You should also take a close look at your windows to ensure they aren’t letting moisture in or cool or warm air out. Peeling paint, mildew-covered bathroom walls, and moldy surfaces are all signs of excessive humidity. Take steps to clear it out, such as by installing or repairing exhaust fans in the bathroom and kitchen, running the air conditioner or a dehumidifier during warmer months, and opening the windows when taking a hot shower. Then promptly fix the damage that’s already been done.
Cleaning your home frequently will also help it stay at its best. Wipe your kitchen cabinets with hot, soapy water to remove accumulated grime, and scrub your bathtubs and showers regularly to prevent mold buildup. If you find moldy caulk in either, replace it with new silicone caulk. And, of course, always wipe, sweep, or vacuum spills and dirt immediately; messes that sit could ruin surfaces and floors. An added benefit of all this cleanliness: since even simple clutter gives pests a place to hide, it makes your home less attractive to them.
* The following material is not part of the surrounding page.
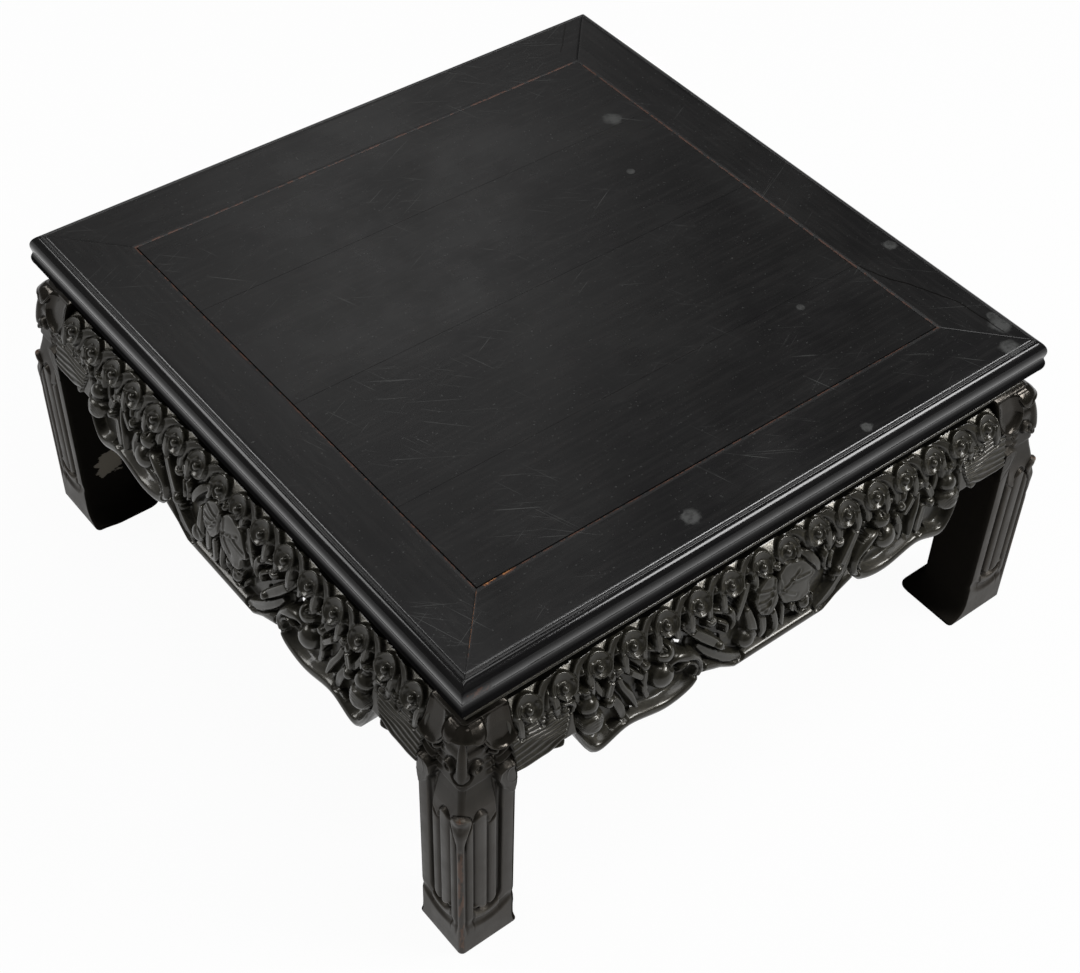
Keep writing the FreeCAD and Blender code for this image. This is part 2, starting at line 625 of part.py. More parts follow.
def lobed_outline(half):
    """Front view of the apron: straight top, lobed lower edge mirrored about its middle."""
    deep = s.apron_back_inset + s.leg_width

    def at(along, height):
        return Vec(along, -s.leg_width, height)
    flat = half * CENTRE_FLAT_SHARE
    edges = [Part.makeLine(at(-half, WAIST_FOOT), at(half, WAIST_FOOT)),
             Part.makeLine(at(-flat, s.apron_low), at(flat, s.apron_low))]
    for sign in (-1, 1):
        corner = at(sign * (half - s.end_block_length), s.end_block_foot)
        cusp = at(sign * half * CUSP_SHARE, s.cusp_height)
        lobes = [corner, at(sign * half * OUTER_SIDE_SHARE, s.outer_side),
                 at(sign * half * OUTER_LOBE_SHARE, s.outer_lobe_low),
                 at(sign * half * LOBE_VALLEY_SHARE, s.lobe_valley),
                 at(sign * half * INNER_LOBE_SHARE, s.inner_lobe_low),
                 at(sign * half * INNER_SIDE_SHARE, s.inner_side), cusp]
        edges += chain([at(sign * half, WAIST_FOOT), at(sign * half, s.end_block_foot), corner])
        edges.append(smooth(lobes))
        edges += chain([cusp, at(sign * half * CENTRE_STEP_SHARE, s.centre_step), at(sign * flat, s.apron_low)])
    return face_of(edges).extrude(Vec(0, deep, 0))


def face_inset(height):
    """How far inside the top's edge the apron's face lies at a height."""
    marks = [(s.apron_low, s.apron_low_inset), (s.apron_hem_height, s.apron_hem_inset),
             (s.apron_belly_height, s.apron_belly_inset), (s.apron_crest_height, s.apron_crest_inset)]
    for (low, low_inset), (high, high_inset) in zip(marks, marks[1:]):
        if height <= high:
            return low_inset + (high_inset - low_inset) * (height - low) / (high - low)
    return s.apron_crest_inset


def peg(along, face, height, radius, back):
    """A round peg from the apron's face inward, square to it."""
    return Part.makeCylinder(radius, back - face, Vec(along, face, height), Vec(0, 1, 0))


def scroll_row(half):
    """The row of scrolls under the shoulder, each with its eye and the crest behind it."""
    pitch = (half - s.scroll_end_gap - s.scroll_first) / (SCROLLS_PER_HALF - 1)
    forms = []
    for sign in (-1, 1):
        for index in range(SCROLLS_PER_HALF):
            along = s.scroll_first + pitch * index
            forms.append(peg(sign * along, s.scroll_face, s.scroll_height, s.scroll_radius, s.scroll_back))
            forms.append(peg(sign * along, s.eye_face, s.scroll_height, s.eye_radius, s.scroll_back))
            if index < SCROLLS_PER_HALF - 1:
                crest = sign * (along + s.crest_shift)
                forms.append(peg(crest, s.crest_face, s.crest_height, s.crest_radius, s.scroll_back))
    return forms


def on_face(half, along_share, up_share):
    """A place on the apron's face, by shares of its half length and of its height."""
    height = s.apron_low + (WAIST_FOOT - s.apron_low) * up_share
    return half * along_share, face_inset(height), height


def hanging_forms(half):
    """Gourds, leaves, fruits and curled ribbon ends, and the hollows that pierce the apron."""
    tall = WAIST_FOOT - s.apron_low
    centre_ball = Vec(0, s.centre_ball_inset, s.centre_ball_height)
    forms = [Part.makeSphere(s.centre_ball_radius, centre_ball)]
    hollows = []
    for sign in (-1, 1):
        for along_share, up_share, radius_share, sunk_share in BALL_SHARES:
            along, face, height = on_face(sign * half, along_share, up_share)
            forms.append(Part.makeSphere(tall * radius_share, Vec(along, face + tall * sunk_share, height)))
        for along_share, up_share, radius_share, hollow_share in CURL_SHARES:
            along, face, height = on_face(sign * half, along_share, up_share)
            radius = tall * radius_share
            rim = face - radius / 3
            forms.append(peg(along, rim, height, radius, face + radius / 2))
            hollows.append(peg(along, rim - radius, height, tall * hollow_share, face))
        for along_share, up_share, wide_share, high_share in PIERCE_SHARES:
            along, face, height = on_face(sign * half, along_share, up_share)
            hollows.append(pierced_slot(along, height, tall * wide_share, tall * high_share))
    return forms, hollows


def pierced_slot(along, height, half_wide, half_high):
    """A rounded slot right through the apron."""
    middle = Vec(along, -s.leg_width, height)
    across = middle + Vec(half_wide, 0, 0)
    upward = middle + Vec(0, 0, half_high)
    ends = (across, upward) if half_wide > half_high else (upward, across)
    rim = Part.Ellipse(ends[0], ends[1], middle).toShape()
    return Part.Face(Part.Wire([rim])).extrude(Vec(0, s.leg_width + s.apron_back_inset + s.overrun, 0))


def apron_tongues(half):
    """The tongues at the apron's ends, which stand in the legs' slots."""
    height = s.apron_tongue_top - s.apron_tongue_foot
    tongues = []
    for start in (-half - s.apron_tongue_length, half - s.apron_tongue_length):
        corner = Vec(start, s.apron_tongue_inset, s.apron_tongue_foot)
        tongues.append(Part.makeBox(2 * s.apron_tongue_length, s.apron_tongue_thick, height, corner))
    return tongues


def apron_key_slots():
    """Slots in the apron's back, open at the top, for its two keys."""
    slots = []
    for sign in (-1, 1):
        start = sign * s.key_spacing - s.key_width / 2 - s.fit_gap
        corner = Vec(start, KEY_INSET - s.fit_gap, s.key_foot - s.fit_gap)
        slots.append(Part.makeBox(s.key_width + 2 * s.fit_gap, s.key_thick + s.overrun, WAIST_FOOT, corner))
    return slots


def apron_solid(half):
    """An apron with its face toward -Y and the top's edge at Y zero."""
    blank = apron_bar(half).common(lobed_outline(half))
    forms, hollows = hanging_forms(half)
    deep = s.apron_back_inset + s.leg_width
    limit = Part.makeBox(2 * half, deep, WAIST_FOOT - s.apron_low, Vec(-half, -s.leg_width, s.apron_low))
    carved = blank.multiFuse(scroll_row(half) + forms).common(limit)
    return carved.cut(hollows + apron_key_slots()).multiFuse(apron_tongues(half)).removeSplitter()


def carved_piece(label, shape, place, turn):
    """A carved piece, whose shape is worked out from the sheet's sizes."""
    made = doc.addObject("Part::Feature", label)
    made.Label = label
    made.Shape = shape
    made.Placement = FreeCAD.Placement(place, FreeCAD.Rotation(UP, turn))
    return made


def make_top():
    front = -PANEL_HALF_DEPTH
    second = front + s.front_board
    third = second + s.second_board
    fourth = third + s.third_board
    seam = s.seam_gap / 2
    return [
        frame_along_x("frame_front", 0), frame_along_y("frame_left", 0),
        frame_along_x("frame_rear", 180), frame_along_y("frame_right", 180),
        panel_board(1, front, second, s.panel_gap, seam, s.edge_tongue_length, s.seam_tongue_length),
        panel_board(2, second, third, seam, seam, 0, s.seam_tongue_length),
        panel_board(3, third, fourth, seam, seam, 0, s.seam_tongue_length),
        panel_board(4, fourth, PANEL_HALF_DEPTH, seam, s.panel_gap, 0, s.edge_tongue_length),
        batten("batten_left", -1), batten("batten_middle", 0), batten("batten_right", 1),
    ]


def make_waist():
    return [
        waist_strip("waist_front", 0, HALF_WIDTH, HALF_DEPTH),
        waist_strip("waist_right", 90, HALF_DEPTH, HALF_WIDTH),
        waist_strip("waist_rear", 180, HALF_WIDTH, HALF_DEPTH),
        waist_strip("waist_left", 270, HALF_DEPTH, HALF_WIDTH),
    ]


def make_aprons():
    inside = s.leg_width - s.leg_overhang
    front = apron_solid(HALF_WIDTH - inside)
    side = apron_solid(HALF_DEPTH - inside)
    return [
        carved_piece("apron_front", front, Vec(0, -HALF_DEPTH, 0), 0),
        carved_piece("apron_right", side, Vec(HALF_WIDTH, 0, 0), 90),
        carved_piece("apron_rear", front, Vec(0, HALF_DEPTH, 0), 180),
        carved_piece("apron_left", side, Vec(-HALF_WIDTH, 0, 0), 270),
    ]


def make_legs():
    wide = HALF_WIDTH + s.leg_overhang
    deep = HALF_DEPTH + s.leg_overhang
    return [
        leg("leg_front_left", 0, -wide, -deep), leg("leg_front_right", 90, wide, -deep),
        leg("leg_rear_right", 180, wide, deep), leg("leg_rear_left", 270, -wide, deep),
    ]


def check(pieces):
    for item in doc.Objects:
        if "Invalid" in item.State or "Error" in item.State:
            raise RuntimeError("%s did not build: %s" % (item.Name, item.State))
    for piece in pieces:
        if piece.Shape.isNull() or not piece.Shape.isValid() or not piece.Shape.Solids:
            raise RuntimeError("%s has no valid solid" % piece.Label)


def write(pieces):
    os.makedirs("parts", exist_ok=True)
    for piece in pieces:
        piece.Shape.exportStep(os.path.join("parts", piece.Label + ".step"))
        print(piece.Label, len(piece.Shape.Solids), round(piece.Shape.Volume))


table = make_top() + make_waist() + make_aprons() + make_legs() + [apron_keys()]
doc.recompute()
check(table)
write(table)
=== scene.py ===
import math

import bpy
import numpy as np
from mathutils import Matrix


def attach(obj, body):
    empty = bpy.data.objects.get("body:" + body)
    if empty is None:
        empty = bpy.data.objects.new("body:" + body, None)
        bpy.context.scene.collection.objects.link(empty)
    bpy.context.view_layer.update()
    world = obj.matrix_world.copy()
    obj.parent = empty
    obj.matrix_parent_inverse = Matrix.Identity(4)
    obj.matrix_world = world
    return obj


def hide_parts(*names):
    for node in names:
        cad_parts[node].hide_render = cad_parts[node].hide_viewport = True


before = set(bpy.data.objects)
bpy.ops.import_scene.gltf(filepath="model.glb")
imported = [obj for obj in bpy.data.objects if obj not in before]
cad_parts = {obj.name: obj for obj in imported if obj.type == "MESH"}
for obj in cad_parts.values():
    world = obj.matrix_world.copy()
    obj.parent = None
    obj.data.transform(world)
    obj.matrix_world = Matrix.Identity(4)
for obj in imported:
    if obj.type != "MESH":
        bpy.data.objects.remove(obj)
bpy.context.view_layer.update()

# A low carved table in the frame of its solids. Shapes are worked out in millimetres
# and turned to metres when a mesh is made.
MM = 0.001
HALF_X = 312.0
HALF_Y = 317.0
TOP = 328.0
WAIST_FOOT = 276.0
SIDE_WIDTH = 66.0
FRONT_WIDTH = 71.0
LEG_OVERHANG = 13.5
LEG_WIDTH = 54.0
APRON_INSIDE = LEG_WIDTH - LEG_OVERHANG


# Curves and carved relief
def smoothstep(value, low, high):
    share = np.clip((value - low) / (high - low), 0.0, 1.0)
    return share * share * (3 - 2 * share)


def hump(value, middle, width, power=2):
    """A bell curve, 1 at its middle; a higher power makes it flatter on top."""
    return np.exp(-((value - middle) / width) ** power)


def dome(share):
    """Height of a round dome of radius 1 at a share of the radius."""
    return np.sqrt(np.clip(1 - share ** 2, 0, 1))


def smooth_path(points, steps=6):
    """A smooth run through rows of numbers, which it passes in order."""
    rows = np.array(points, float)
    if len(rows) < 3:
        shares = np.linspace(0, 1, steps + 1)[:, None]
        return rows[0] * (1 - shares) + rows[-1] * shares
    padded = np.vstack([2 * rows[0] - rows[1], rows, 2 * rows[-1] - rows[-2]])
    out = []
    for index in range(1, len(padded) - 2):
        before, start, end, after = padded[index - 1:index + 3]
        for step in range(steps):
            t = step / steps
            out.append(0.5 * (2 * start + (end - before) * t
                              + (2 * before - 5 * start + 4 * end - after) * t ** 2
                              + (3 * start - before - 3 * end + after) * t ** 3))
    out.append(rows[-1])
    return np.array(out)


class Relief:
    """Heights of carved work over a grid, outward from the surface that it is cut in."""

    def __init__(self, along, up, ground):
        self.along = along
        self.up = up
        self.height = ground.copy()

    def lay(self, rim, height, gap, deep):
        """Lay a form over the work where the rim distance is negative, with a trench round it."""
        cover = smoothstep(-rim, -0.55, 0.55)
        if gap:
            trench = (1 - smoothstep(rim, gap - 0.3, gap + 0.8)) * (1 - cover)
            self.height += trench * (np.minimum(self.height, deep) - self.height)
        self.height += cover * (np.maximum(self.height, height) - self.height)

    def lobe(self, outline, top, roll, bulge, reach, lip=0.0):
        """A lobe with a rolled edge, which swells or sinks over a reach inside it, and with a fine lip."""
        rim = self.inside_rim(outline)
        deep = np.clip(-rim, 0, None)
        rolled = roll * (dome(np.clip(roll - deep, 0, roll) / roll) - 1)
        body = bulge * (1 - (1 - np.clip(deep / reach, 0, 1)) ** 2)
        self.lay(rim, top + rolled + body + lip * hump(deep, 1.4, 0.9), 0, 0)

    def ball(self, along, up, radius, top, foot=-6.0, gap=0.9):
        distance = np.hypot(self.along - along, self.up - up)
        height = foot + (top - foot) * dome(distance / radius)
        self.lay(distance - radius, height, gap, top - 5.0)

    def strand(self, points, hollow=0.0, foot=-6.0, gap=0.9):
        """A band along points, each (along, up, half width, top); a hollow leaves raised rims."""
        rows = smooth_path(points)
        rim = np.full(self.along.shape, 1e9)
        share = np.full(self.along.shape, 9.0)
        top = np.zeros(self.along.shape)
        for start, end in zip(rows, rows[1:]):
            across, t = self.away_from(start, end)
            wide = start[2] + (end[2] - start[2]) * t
            here = across / np.maximum(wide, 0.05)
            nearer = here < share
            share = np.where(nearer, here, share)
            rim = np.where(nearer, across - wide, rim)
            top = np.where(nearer, start[3] + (end[3] - start[3]) * t, top)
        body = np.sqrt(np.clip(1 - np.clip(share, 0, 1) ** (4 if hollow else 2), 0, 1))
        height = foot + (top - foot) * body - hollow * np.clip(1 - (share / 0.72) ** 2, 0, 1)
        self.lay(rim, height, gap, np.min(rows[:, 3]) - 4.5)

    def away_from(self, start, end):
        """Distance of every grid place from a straight run, and its share along the run."""
        run = end[:2] - start[:2]
        length = max(float(run @ run), 1e-9)
        t = np.clip(((self.along - start[0]) * run[0] + (self.up - start[1]) * run[1]) / length, 0, 1)
        return np.hypot(self.along - start[0] - t * run[0], self.up - start[1] - t * run[1]), t

    def from_line(self, rows):
        """Distance of every grid place from a line through rows of places."""
        near = np.full(self.along.shape, 1e9)
        for start, end in zip(rows, rows[1:]):
            near = np.minimum(near, self.away_from(start, end)[0])
        return near

    def inside_rim(self, outline):
        """Distance from a smooth closed outline, negative inside it."""
        edge = np.array(outline, float)
        closed = smooth_path(np.vstack([edge, edge[:1]]), 5)
        inside = np.zeros(self.along.shape, bool)
        for start, end in zip(closed, closed[1:]):
            crosses = (start[1] > self.up) != (end[1] > self.up)
            rise = end[1] - start[1] if abs(end[1] - start[1]) > 1e-9 else 1e-9
            meets = start[0] + (self.up - start[1]) * (end[0] - start[0]) / rise
            inside ^= crosses & (self.along < meets)
        return self.from_line(closed) * np.where(inside, -1, 1)

    def leaf(self, outline, top, crown, veins):
        """A leaf inside an outline, domed by its crown, with raised veins along lines."""
        rim = self.inside_rim(outline)
        height = top - crown * np.exp(rim / 4.0) - (top + 6.0) * smoothstep(rim, -1.0, 0.6)
        height += 0.7 * hump(rim, -1.4, 0.8)
        for line in veins:
            near = self.from_line(smooth_path(line))
            height += 0.9 * hump(near, 0, 0.8) - 0.5 * hump(near, 2.2, 1.0)
        self.lay(rim, height, 0.9, top - 5.0)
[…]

Your appliances could also benefit from regular cleaning. Rid the inside and outside of your washer, dryer, refrigerator, and dishwasher of dirt and grease that could corrode them, and bring in an expert when needed to keep them running properly.
If you have a fireplace, have a professional clean and inspect it at least annually. The more you use it, the more regularly you should have it serviced because creosote buildup, a smoke byproduct, is a fire hazard. While you’re at it, verify that your home’s fire and carbon monoxide detectors are working and have fresh batteries.
With frequent attention to detail and some TLC, you can ensure that your home remains in good condition so it can shelter you and your family for many years to come.